Run coach was talking about lactic acid build up in the muscles (I’m still not sure I’ve experienced this, and I fear I may have to if I want to improve my time in Bournemouth’s marathon in October).
I said to run coach that it’s my breathing that’s my limiting factor – against me going faster – I can’t breathe fast enough. But coach was talking about lactic acid build up with faster running. With slow running the body can remove lactic acid quicker than or at the rate of its creation. With faster running lactic acid is produced more quickly than the body can break it down. Therefore faster running sessions train the body to run longer with lactic build up, and maybe train the body to hasten its speed of lactic acid break down. That’s what I understood, anyway. That’s not about breathing… I guess I’ll need to test this theory at some point over the summer (nemesis number two).
By early April, the marvellous M said I’d swum the best two lengths he’d seen me swim. But two lengths are ‘easy’ – short term panic control with racing heart rate. Stop after two lengths, heart rate can slow. At least my heart rate slows pretty quickly, what with all the running training. Anyway, those two lengths were after my 4-length warm up, so my first ‘training’ crawl. I was thinking about high elbows, and breathing, obviously. It seems I can’t think about more than two aspects of swimming at any one time (legs kicking, ear to the ground, head turning in a single plane etc). He asked if I was relaxing into it. Doh! Guess my reply. I can only think it was because it was the beginning of my workout, so I was fresh and not already under breathing stress from exertion. But I need to try to remember what those two lengths looked/felt like, because I must be getting somewhere on the right track. He said my technique is not too bad, could be better, but pretty good. Which frankly is enough praise for me. Happy with that. So he said, I just need to relax with the breathing (that may be my précis of what he said). Flipping relax. How is one supposed to do that? I mean, really?

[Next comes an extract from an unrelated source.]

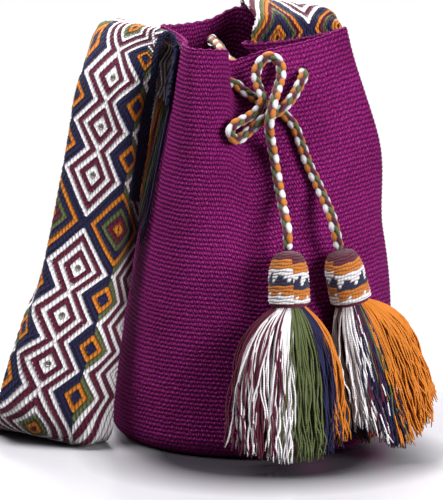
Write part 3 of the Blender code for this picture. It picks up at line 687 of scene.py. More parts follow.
def painted_finish(name):
    """Thread in colours that the piece itself carries, with fine fibres."""
    finish = Finish(name, roughness=0.8, sheen=0.25)
    colour = finish.attribute("paint", "Color")
    fuzz = finish.noise(finish.object_place(), 1500.0, 3.0)
    shaded = finish.mix(fuzz * 0.7, colour, PAINT_SHADE)
    return finish.done(finish.mix(0.55, colour, shaded), finish.bump(fuzz, 0.0005))


# Meshes from grids

# A direction that no thread runs in, to find the directions across each
NO_THREAD_RUNS = np.array([0.31, 0.87, 0.11])


def grid_faces(rows, columns):
    """Four-sided faces between neighbouring rows of a grid whose rows join end to start."""
    index = np.arange(rows * columns).reshape(rows, columns)
    index = np.hstack([index, index[:, :1]])
    corners = [index[:-1, :-1], index[:-1, 1:], index[1:, 1:], index[1:, :-1]]
    return np.stack(corners, axis=-1).reshape(-1, 4)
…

M also verbalised what I’d been working out for myself from my running. I need to build endurance. It’s all very well managing a couple of lengths and resting between each one, but I need to build stamina with more lengths, and less resting. Like I’d built in hills with my running training.
So, M has introduced me to working with flippers and paddles to improve my endurance. And implied, without actually saying it, that I need to spend more time in the pool working through it all. I’d kind of figured that one myself too, transferring running endurance learnings (more time on feet) across to the pool!

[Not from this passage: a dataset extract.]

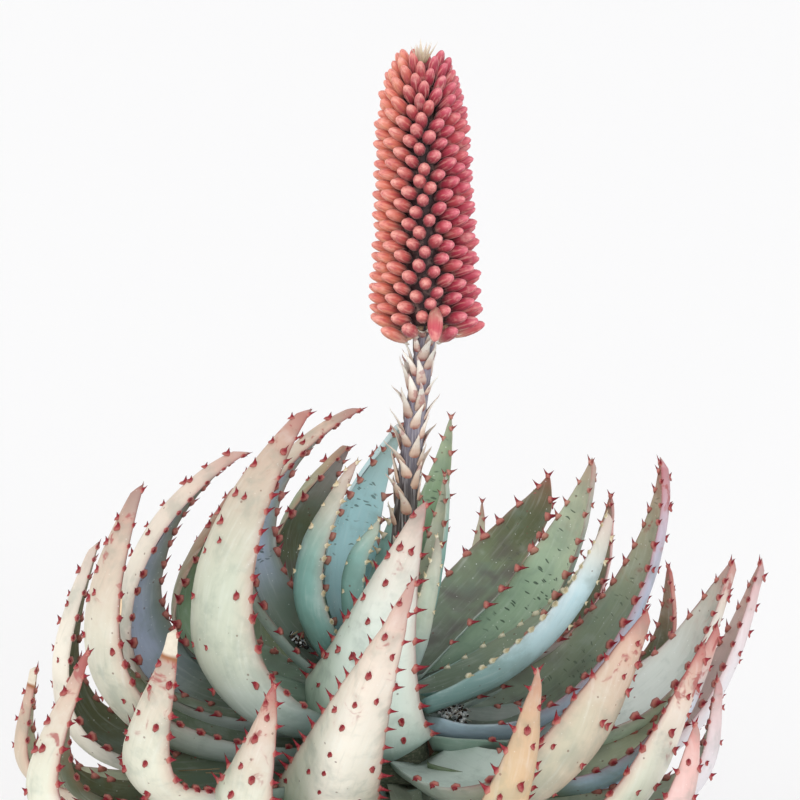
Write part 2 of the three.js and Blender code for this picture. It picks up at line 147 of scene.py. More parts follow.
class StageSettings(bpy.types.PropertyGroup):
    distance: length("Camera distance", "From the camera to what it looks at", 1.4)
    pitch: FloatProperty(
        name="Camera pitch",
        description="How far the camera looks down",
        default=math.radians(14),
        subtype="ANGLE",
    )
    lens: FloatProperty(name="Lens", description="Focal length", default=90, unit="CAMERA", min=10)
    floor: tint("Floor", "Plain pale floor", "F6F6F7")


SETTINGS = {
    "aloe_pot": PotSettings,
    "aloe_soil": SoilSettings,
    "aloe_leaf": LeafSettings,
    "aloe_flower": FlowerSettings,
    "aloe_stage": StageSettings,
}

# Shader expressions


class Number:
    """A shader value. Arithmetic on it adds Math nodes to its finish."""

    def __init__(self, finish, socket):
        self.finish, self.socket = finish, socket

    def math(self, operation, first, second):
        node = self.finish.node("Math", {"operation": operation}, {0: first, 1: second})
        return Number(self.finish, node.outputs[0])

    def __add__(self, other):
        return self.math("ADD", self, other)

    def __sub__(self, other):
        return self.math("SUBTRACT", self, other)

    def __rsub__(self, other):
        return self.math("SUBTRACT", other, self)

    def __mul__(self, other):
        return self.math("MULTIPLY", self, other)

    def __lt__(self, other):
        return self.math("LESS_THAN", self, other)

    def __gt__(self, other):
        return self.math("GREATER_THAN", self, other)

    __radd__, __rmul__ = __add__, __mul__

    def ramp(self, low, high):
        """Eases from 0 at low to 1 at high."""
        values = {"Value": self, "From Min": low, "From Max": high}
        node = self.finish.node("MapRange", {"interpolation_type": "SMOOTHSTEP"}, values)
        return Number(self.finish, node.outputs["Result"])


class Finish:
    """A material, and short ways to add and join its nodes."""

    def __init__(self, name, roughness=0.6, **constants):
        self.material = bpy.data.materials.new(name)
        self.material.use_nodes = True
        self.tree = self.material.node_tree
        self.shader = self.tree.nodes["Principled BSDF"]
        self.shader.inputs["Roughness"].default_value = roughness
        for name, value in constants.items():
            self.shader.inputs[name.replace("_", " ")].default_value = value
        self.place = self.node("TexCoord").outputs["Object"]

    def node(self, kind, settings=None, values=None):
        """A node of a type, with its settings and then the values or links of its sockets."""
        node = self.tree.nodes.new("ShaderNode" + kind)
        for name, value in (settings or {}).items():
            setattr(node, name, value)
        for name, value in (values or {}).items():
            self.feed(node.inputs[name], value)
        return node

    def feed(self, socket, value):
        if isinstance(value, Number):
            value = value.socket
        if isinstance(value, bpy.types.NodeSocket):
            self.tree.links.new(value, socket)
        elif socket.type == "RGBA" and len(value) == 3:
            socket.default_value = (*value, 1)
        else:
            socket.default_value = value

    def read(self, name):
        """The colour of a mesh attribute."""
        return self.node("Attribute", {"attribute_name": name}).outputs["Color"]

    def parts(self, colour):
        """The red, green and blue of a colour as numbers."""
        node = self.node("SeparateColor", {}, {"Color": colour})
        return [Number(self, socket) for socket in node.outputs]

    def vector(self, x, y, z=0.0):
        return self.node("CombineXYZ", {}, {"X": x, "Y": y, "Z": z}).outputs[0]

    def scaled(self, vector, x, y=None, z=None):
        values = {"Vector": vector, "Scale": (x, x if y is None else y, x if z is None else z)}
        return self.node("Mapping", {}, values).outputs[0]

    def noise(self, vector, scale, detail=3.0, rough=0.5, warp=0.0):
        values = {"Vector": vector, "Scale": scale, "Detail": detail, "Roughness": rough, "Distortion": warp}
        return Number(self, self.node("TexNoise", {}, values).outputs["Fac"])

    def cells(self, vector, scale):
        """The distance to the nearest scattered point, and a random number for each point."""
        node = self.node("TexVoronoi", {}, {"Vector": vector, "Scale": scale})
        return Number(self, node.outputs["Distance"]), self.parts(node.outputs["Color"])[0]

    def mix(self, body, *coats):
        """A colour with others laid over it in turn, each (colour, mask) where its mask is strong."""
        for colour, mask in coats:
            node = self.node("Mix", {"data_type": "RGBA"})
            sockets = {socket.identifier: socket for socket in node.inputs}
            for name, value in (("Factor_Float", mask), ("A_Color", body), ("B_Color", colour)):
                self.feed(sockets[name], value)
            body = next(socket for socket in node.outputs if socket.identifier == "Result_Color")
        return body

    def colour(self, value):
        self.feed(self.shader.inputs["Base Color"], value)

    def roughness(self, value):
        self.feed(self.shader.inputs["Roughness"], value)

    def bump(self, height, distance, strength):
        """Raises the surface by a height pattern."""
        values = {"Height": height, "Distance": distance, "Strength": strength}
        self.feed(self.shader.inputs["Normal"], self.node("Bump", {}, values).outputs[0])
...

Work with flippers – wow! What speed! And paddles – I can feel my arms working harder because of the resistance. After using the flippers for the first time, I wondered if it was my legs (not working) that are exhausting me and making me breathless. With the flippers that time, I was a) faster b) floatier and c) I had more time to arrange the breathing somehow. Hindsight is a wonderful thing, and I now know my breathlessness is nothing to do with weak legs. It’s still all in the head.
Bottom line is, I have to build up my programme to improve endurance with flippers and paddles and lengths and pulse taking. I have noticed my pulse had come down 10 (from ~130 to ~120) since I started which was six months ago. This seems a very slow rate of progress. I am panicking less, I’d like to say. I even managed to cough (because I’d half swallowed a bit of water) and not stop swimming. Previously I’d have stopped swimming, maybe grabbed the lane divider, had a cough and a splutter, got my composure back (ha, ha, that’s funny) and started again. This time, quick cough, which didn’t resolve the issue, but I decided I could hang on the length end to have a proper cough once I got there. I guess the point is overriding the fear and panic reactions e.g. swallowing a bit of water doesn’t mean I’m going to drown or mean I have to stop to cough and splutter. I can just swallow a bit of water and carry on.
I suggested M teach me the whizzy turny manoeuvre thing at the pool ends … at which he laughed and said, let’s get you swimming first. Oh well, it’s good to aspire.